In FIG. 3, the bimorph actuator 114 is like a sandwich with a piece of metal 310 in the middle attached by two pieces of ceramics 320 and 330 on either side. Deformation occurs when the piezoelectric ceramics 320 and 330 are driven. Since the twist angles generated by the odd and even bimorph actuators 114 are almost approximately equivalent but opposite, the combined effect will keep the gear teeth 120 mounted above the meander-line structure 110 flat. In FIG. 4, both the side view and the top view of the meander-line structure 100 show that the deformation of each bimorph actuators 114 and connector 116 is approximately the same. Because of the equal bent-up and bent-down effect for the neighboring bimorph actuators 114 and connector 116, the plane in connection with the above gear teeth 120 thus keeps flat approximately.
The gear teeth 120 made of elastic metal mounted on the meander-line structure 112 as shown in FIG. 2 is deformed synchronously with the bimorph actuators 114 and the connectors 116. With suitable compress force on the gear teeth 120, the elliptical motion of the surface particle of the stator 110 will move the carriage 130. Friction effect influential to the stator 110, the contact layer 132 and the carriage 130 is significant and studied as below. The wave transmission to the carriage 130 is presented in FIG. 5,
The designed linear motor makes use of the traveling wave generated by the stator 110. As illustrated in FIG. 1 the gear teeth 120 drives the above contact layer 132. Then, the energy is transferred to the carriage 130 by means of the friction between the medium contact layer 132 and the carriage 130. Power loss is inevitable because of friction and transmission. While the carriage 130 starts to move, according to Coulomb's friction law, two concepts are concerned with the following derivation.
It is assumed that non-sliding occurs between the stator 110 and the contact layer 132 as well as between the carriage 130 and the contact layer 132 before moving.
Although specific embodiments have been illustrated and described, it will be obvious to those skilled in the art that various modifications may be made without departing from what is intended to be limited solely by the appended claims.

Claims

1. A piezoelectric linear motor apparatus, comprising:

a carriage configured to be actuated; and

a stator configured to actuate the carriage, comprising:

a meander line structure comprising:

a series of bimorph actuators laid linearly in the meander line structure, wherein each pair of neighboring bimorph actuators being linked with a corresponding connector on both sides of top and bottom; and

an odd series of connectors and an even series of connectors, composed of all of said corresponding connectors and interleaved with each individual connector, applied with phase-splitter's alternating current (AC) power to deform the bimorph actuators for generating traveling wave; and

a gear teeth structure, coupled to the top of the meander line structure and a contact layer underneath the carriage, for transporting traveling wave from the meander line structure to the carriage.
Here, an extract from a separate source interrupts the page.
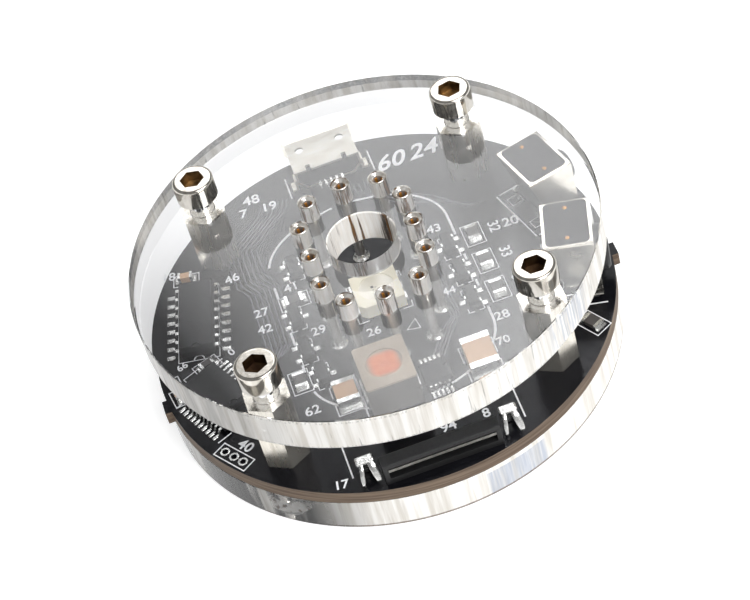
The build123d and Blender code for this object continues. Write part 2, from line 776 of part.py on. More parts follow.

2. The piezoelectric linear motor apparatus of claim 1, wherein the gear teeth structure is made of elastic metal.

3. The piezoelectric linear motor apparatus of claim 1, wherein the bimorph actuator further comprising a piece of metal attached by two pieces of piezoelectric ceramics on either side of the piece of metal.

4. The piezoelectric linear motor apparatus of claim 1, wherein the twist angles generated by the odd and even bimorph actuators are approximately equivalent but opposite.

5. The piezoelectric linear motor apparatus of claim 1, wherein a plane in connection with the above gear teeth structure keeps flat approximately since the equal bent-up and bent-down effect for the neighboring bimorph actuators and connector underneath the plane.

6. A piezoelectric linear motor apparatus, comprising:

a stator, comprising:

a meander line structure comprising:

an odd series of connectors and an even series of connectors, composed of all of said corresponding connectors and interleaved with each individual connector.

7. The piezoelectric linear motor apparatus of claim 6, wherein said odd series of connectors and said even series of connectors are applied with phase-splitter's alternating current (AC) power to deform the bimorph actuators for generating traveling wave.

8. The piezoelectric linear motor apparatus of claim 6, further comprising:

a carriage configured to be actuated by said stator; wherein said stator configured further comprises a gear teeth structure, coupled to the top of the meander line structure and a contact layer underneath the carriage, for transporting traveling wave from the meander line structure to the carriage.

9. The piezoelectric linear motor apparatus of claim 6, wherein the gear teeth structure is made of elastic metal.

10. The piezoelectric linear motor apparatus of claim 6, wherein the bimorph actuator further comprising a piece of metal attached by two pieces of piezoelectric ceramics on either side of the piece of metal.

11. The piezoelectric linear motor apparatus of claim 6, wherein the twist angles generated by the odd and even bimorph actuators are approximately equivalent but opposite.

12. The piezoelectric linear motor apparatus of claim 6, wherein a plane in connection with the above gear teeth structure keeps flat approximately since the equal bent-up and bent-down effect for the neighboring bimorph actuators and connector underneath the plane.

13. A method for actuating a carriage, comprising:

providing a meander line structure coupled to a gear teeth structure underneath the carriage, wherein the meander line structure further comprising a series of bimorph actuators laid linearly in the meander line structure, wherein each pair of neighboring bimorph actuators being linked with a corresponding connector on both sides of top and bottom; and an odd series of connectors and an even series of connectors, composed of all of said corresponding connectors and interleaved with each individual connector;

deforming the bimorph actuators by applying phase-splitter's alternating current (AC) power to the odd and the even series of connectors;

transporting traveling waves, generated by the deforming, to the carriage via the gear teeth structure.

14. The method for actuating a carriage of claim 13, wherein the gear teeth structure is made of elastic metal.

15. The method for actuating a carriage of claim 13, wherein the bimorph actuator further comprising a piece of metal attached by two pieces of piezoelectric ceramics on either side of the piece of metal.

16. The method for actuating a carriage of claim 13, wherein the twist angles generated by the odd and even bimorph actuators are approximately equivalent but opposite.